A Comprehensive Review of Natural Polymer‐Based Adsorbents for Microplastic Removal

ABSTRACT Microplastics (MPs) have emerged as pervasive environmental contaminants, posing rising risks to aquatic ecosystems and human health. Adsorption‐based approaches have been widely explored as effective strategies for MPs removal because they are operationally simple and compatible with diverse materials. Natural polymers and their composites have attracted increasing attention as MPs adsorbents because they are renewable, often biodegradable, and structurally tunable. This review summarizes recent advances in MPs adsorption using representative natural polymers, including chitosan (CS), sodium alginate (SA), cellulose, and pectin.
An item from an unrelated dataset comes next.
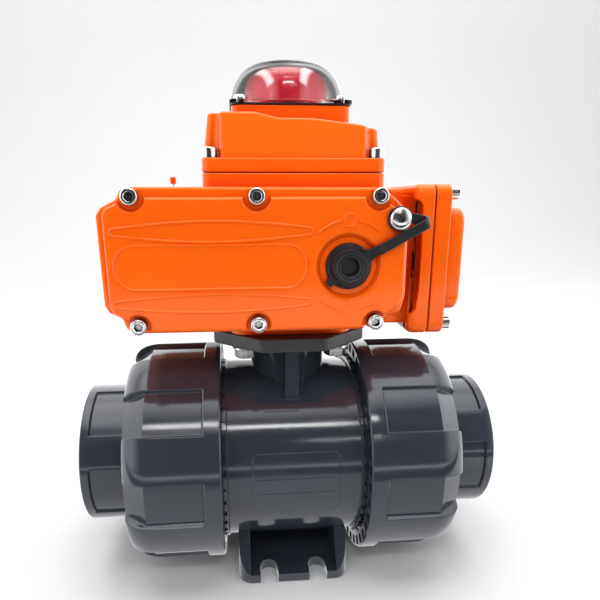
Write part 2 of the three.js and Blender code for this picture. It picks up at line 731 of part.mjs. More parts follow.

The relationships between material structure, surface functionality, and MPs adsorption behavior are critically analyzed, with emphasis on particle‐surface interactions such as physical interception, hydrophobic interactions, electrostatic attraction, and hydrogen bonding. Reported MPs removal performances span a wide range, with capacities typically from tens to several hundred mg g −1 and removal efficiencies often above 90%, depending on polymer type, surface modification, and MPs properties. In addition, the applicability of adsorption models and evaluation metrics is discussed. This review aims to provide practical guidance for selecting and applying natural polymer‐based adsorbents for MPs removal in water treatment systems. Finally, current challenges and future perspectives are proposed to guide the rational design of efficient and sustainable natural polymer‐based adsorbents for MPs removal.